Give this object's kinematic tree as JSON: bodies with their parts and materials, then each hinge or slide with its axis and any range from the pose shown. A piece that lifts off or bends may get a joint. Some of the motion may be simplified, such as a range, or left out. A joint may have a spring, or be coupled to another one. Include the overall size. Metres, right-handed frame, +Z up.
...
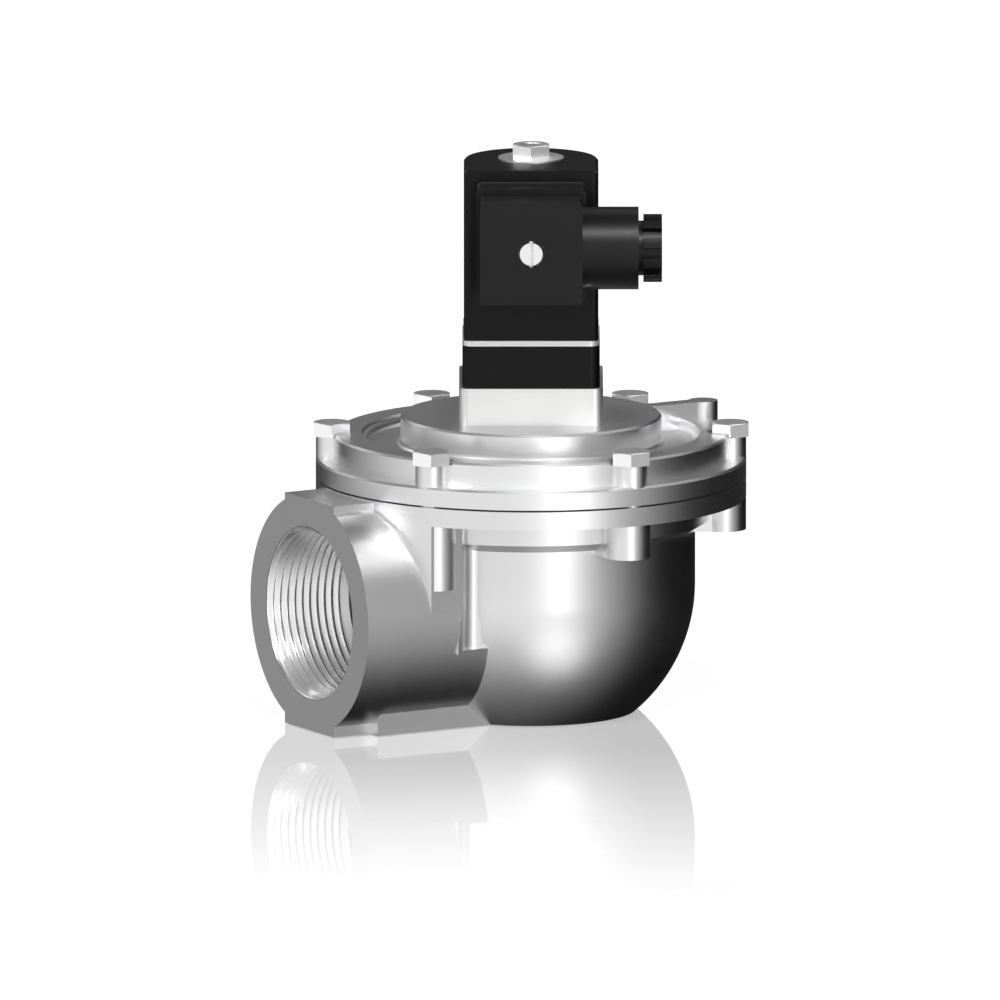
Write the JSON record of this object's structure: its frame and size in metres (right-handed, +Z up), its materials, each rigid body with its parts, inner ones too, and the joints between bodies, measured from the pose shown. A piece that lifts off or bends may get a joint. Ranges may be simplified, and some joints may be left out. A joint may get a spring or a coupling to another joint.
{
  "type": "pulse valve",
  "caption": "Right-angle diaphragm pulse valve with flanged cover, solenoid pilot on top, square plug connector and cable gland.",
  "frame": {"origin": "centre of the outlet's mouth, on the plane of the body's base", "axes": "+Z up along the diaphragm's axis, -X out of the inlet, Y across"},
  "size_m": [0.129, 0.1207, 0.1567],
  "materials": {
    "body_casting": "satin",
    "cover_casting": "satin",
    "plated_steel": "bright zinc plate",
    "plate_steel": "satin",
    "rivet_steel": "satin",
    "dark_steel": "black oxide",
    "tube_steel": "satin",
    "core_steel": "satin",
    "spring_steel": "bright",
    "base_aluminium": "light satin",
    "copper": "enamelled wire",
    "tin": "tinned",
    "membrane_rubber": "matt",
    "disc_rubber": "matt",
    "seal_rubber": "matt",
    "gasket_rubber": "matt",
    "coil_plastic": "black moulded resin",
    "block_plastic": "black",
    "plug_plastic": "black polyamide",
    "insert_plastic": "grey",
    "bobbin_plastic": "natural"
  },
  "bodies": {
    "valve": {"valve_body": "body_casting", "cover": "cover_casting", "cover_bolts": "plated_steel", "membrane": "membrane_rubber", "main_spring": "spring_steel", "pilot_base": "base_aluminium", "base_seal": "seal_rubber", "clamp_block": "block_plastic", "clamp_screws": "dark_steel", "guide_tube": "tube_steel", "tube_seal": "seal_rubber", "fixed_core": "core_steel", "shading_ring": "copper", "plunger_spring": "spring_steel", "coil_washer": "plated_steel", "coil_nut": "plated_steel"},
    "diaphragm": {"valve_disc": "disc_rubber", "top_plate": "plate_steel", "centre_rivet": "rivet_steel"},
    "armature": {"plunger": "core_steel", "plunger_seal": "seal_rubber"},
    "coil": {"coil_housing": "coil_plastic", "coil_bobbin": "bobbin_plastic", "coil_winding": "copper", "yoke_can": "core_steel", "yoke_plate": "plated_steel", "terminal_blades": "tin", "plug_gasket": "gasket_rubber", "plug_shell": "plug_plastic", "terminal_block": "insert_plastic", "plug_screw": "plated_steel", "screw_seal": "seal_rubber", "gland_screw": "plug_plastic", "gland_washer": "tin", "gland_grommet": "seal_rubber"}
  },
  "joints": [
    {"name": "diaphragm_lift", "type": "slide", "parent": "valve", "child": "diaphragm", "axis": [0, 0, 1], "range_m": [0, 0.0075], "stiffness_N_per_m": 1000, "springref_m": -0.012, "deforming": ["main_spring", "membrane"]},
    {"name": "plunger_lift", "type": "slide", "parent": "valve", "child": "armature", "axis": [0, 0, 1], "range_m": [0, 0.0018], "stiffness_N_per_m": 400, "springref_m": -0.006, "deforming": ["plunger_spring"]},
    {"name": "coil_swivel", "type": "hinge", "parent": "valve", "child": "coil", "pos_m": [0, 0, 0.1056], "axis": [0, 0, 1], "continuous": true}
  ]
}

#### To do
For the string "joints", count the lines of the entries above that include it; answer with the number only.

#### Response to the task
2